Staying grounded can include ensuring adequate time with family or off-the-job pursuits. In our research on how CEOs manage their time, we found that CEOs often sacrifice time for their family or themselves. Getting lost in their work can detach a CEO from their anchors to family and self. A growing distance from their family can sometimes draw CEOs into other relationships that cross organizational norms and boundaries. Losing anchors to relationships that ground them can cause damage to their personal life, but it also risks a CEO’s legitimacy.

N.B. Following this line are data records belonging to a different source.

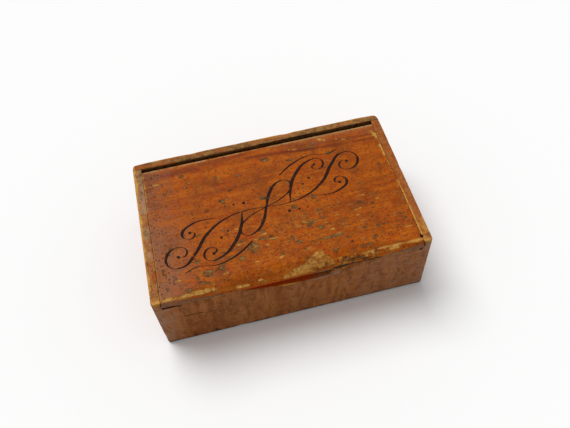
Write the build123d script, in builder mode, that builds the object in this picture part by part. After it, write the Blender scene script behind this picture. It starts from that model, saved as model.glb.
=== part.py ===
"""A small wooden pin box with a sliding lid.

Millimetres. The origin is on the table under the middle of the box, +X runs along its length,
+Y to the back and +Z up. The lid slides out over the front board, along -Y.
"""

import os
from math import cos, radians, sin

from build123d import *

# Outer size
box_length = 100.0
box_depth = 63.0
box_height = 31.0

# Boards
face_board = 3.1          # thickness of the front and back boards
end_board = 5.0           # thickness of the end boards below the lid
bottom_board_height = 3.0
face_rabbet = 1.5         # how far the bottom board runs in under the front and back boards
end_rabbet = 2.0          # and under each end board

# Rounding worn and sanded on the outside of the glued box
front_corner_radius = 1.0
back_corner_radius = 1.5
rim_radius = 0.45
foot_radius = 0.8

# Dovetailed groove of the lid
rail_width = 3.3          # top of an end board beside the lid
undercut = 0.8            # how much wider the groove is at its floor
groove_height = 4.0

# Lid
side_play = 0.2
floor_play = 0.1
back_gap = 1.7            # the lid stands this far off the back board, as it is at rest
lid_foot_radius = 1.2
lid_arris = 0.3

# Thumb scoop in the front board, and the thumb bevel that wear has made of the lid's front edge
grip_centre = 8.5         # both lie to the right of the middle
scoop_depth = 4.15
scoop_left = 29.0         # a long slope on the left of its deepest point
scoop_right = 16.0        # and a steeper one on the right
bevel_radius = 400.0
bevel_bite = 2.6
bevel_slope = 36.0        # degrees down from level

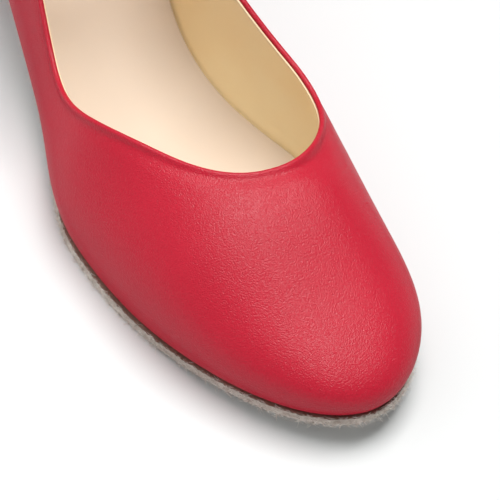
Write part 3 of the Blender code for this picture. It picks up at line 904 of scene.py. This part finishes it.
def make_lining():
    """Lining from its cut edge at the topline down to the insole."""
    wall = Wall(LINING_RINGS)
    outer = ROLL_THICKNESS + LINING_GAP
    inner = ROLL_THICKNESS + LINING_THICKNESS
    plain = inner - LINING_STEP
    # Distances down the wall and in from it: the cut edge, then the end of the band
    edge = [(LINING_TOP + 1.6, outer), (LINING_TOP + 0.25, outer),
            (LINING_TOP + 0.08, outer + 0.1), (LINING_TOP, outer + 0.25),
            (LINING_TOP + 0.06, inner - 0.08), (LINING_TOP + 0.22, inner),
            (LINING_TOP + 1.0, inner), (LINING_BAND, inner),
            (LINING_BAND + 0.12, plain), (LINING_BAND + 0.8, plain)]
    down, inward = np.transpose(edge)
    rows = []
    for index, total in enumerate(wall.tops):
        bottom = total - LINING_FOOT
        far = np.linspace(down[-1], bottom, LINING_ROWS + 1)[1:]
        depths = np.concatenate([down, far])
        levels = np.concatenate([inward, np.full(len(far), plain)])
        levels = levels + LINING_FLARE * ease(1 - (bottom - depths) / LINING_FLARE_HEIGHT)
        here, normal, _ = wall.at(index, total - depths)
        side = here - normal * levels[:, None]
        under = turned_in(side[-1], normal[-1], LINING_TURN, LINING_DROP)
        rows.append(np.concatenate([side, [under]]))
    columns = len(rows[0])
    faces = grid_faces(len(rows), columns, wrap=True)
    face_materials = [int(k < len(edge) - 2) for k in range(columns - 1)] * len(rows)
    materials = [lining_leather(), lining_edge()]
    place(mesh_piece("lining", rows, faces, materials, face_materials), "pale_leather")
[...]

Maintaining a sense of purpose
CEOs who can provide others with a greater sense of purpose and meaning enjoy greater legitimacy. Since CEOs are judged for the underlying motivations that guide their conduct, those whose work is seen as being in service of some larger goal, such as serving society or creating real value for customers, enjoy greater legitimacy than those whose actions are seen to be motivated by more mundane goals such as increasing shareholder wealth. Infusing the organization with a sense of purpose is one of the hallmarks of great leaders. Moreover, people don’t just look to leaders to enhance the performance of an organization; they also look to them to provide a greater sense of meaning from their work.
In short, while authority-based leadership is based on formal power and decision-making rights, and competence-based leadership focuses on performance, legitimacy-based leadership is based on behaviors and actions that inspire others’ trust, respect, and commitment. While all three forms of leadership can be effective in certain situations, legitimacy-based leadership is more sustainable and effective in the long run.